The announcer pauses for effect. A man in the pen says, "Are we ready to dance?" A hog slides into the caged chute. A dog named Trixie rears up on her hind legs. They are 80 feet apart, and then they are right on top of each other.

One dog after the next, one hog after another, they keep coming, their owners paying $10 a pop for untimed "practice" runs. It's a chance to see what a dog's got before the competition begins. And the crowd, once scattered across the parking lot drinking beers, gathers up close around the pen to watch and wait their turn.

Once you've seen it, they say, you want to get a dog and try it. And once you try it, you don't want to stop. Don Crawford, a 36-year-old tree trimmer, knows that firsthand. "I've found my drug, if you will. Right here," he says, nodding toward the pen with his 9-year-old daughter, Amber, and his 2-year-old pit bull, Belle, at his feet.

"Yes!" Amber shouts, thrusting her tiny fists into the air a few moments later when Belle goes back into the pen and takes down her second hog of the night. The dog holds on tight. The hog squeals. And the little girl, understanding what's at stake, has just one question on her mind: "Is this still practice?"

It is, but Crawford thinks his dog has "got a taste" for the hog now, and the night is just beginning. Soon they are taping a small hog's snout closed and letting the children chase it.

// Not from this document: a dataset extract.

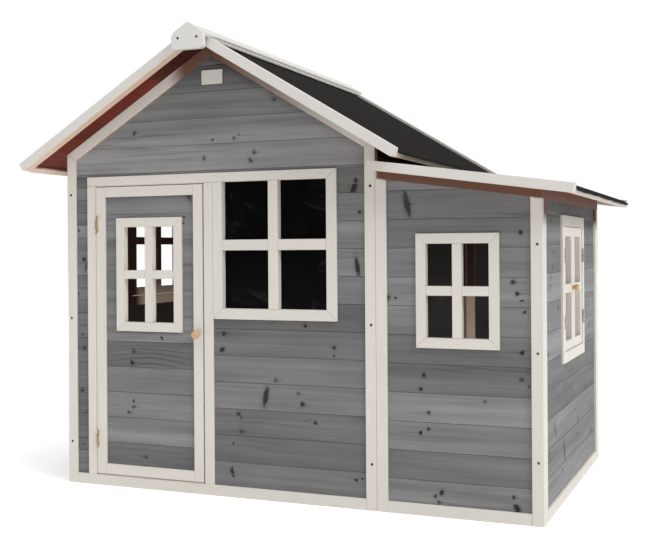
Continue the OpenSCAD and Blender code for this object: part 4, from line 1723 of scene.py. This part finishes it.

Then they are singing "Freebird," drinking more beer and complaining about all those people who want to interfere with their lives.

"It's just a bunch of rednecks, you know?" says Blue Allen, 33, of Greensburg, who like many here considers the term "redneck" a badge of honor. "It's just a competition, man. A sport. It's just something to do. Just something to do on weekends to stay out of trouble."

They argue that it's not as cruel as some people make it out to be. They say the hogs are tough, and this is good clean fun. And they make plans for the next day, when many of them will gather elsewhere to do it all over again.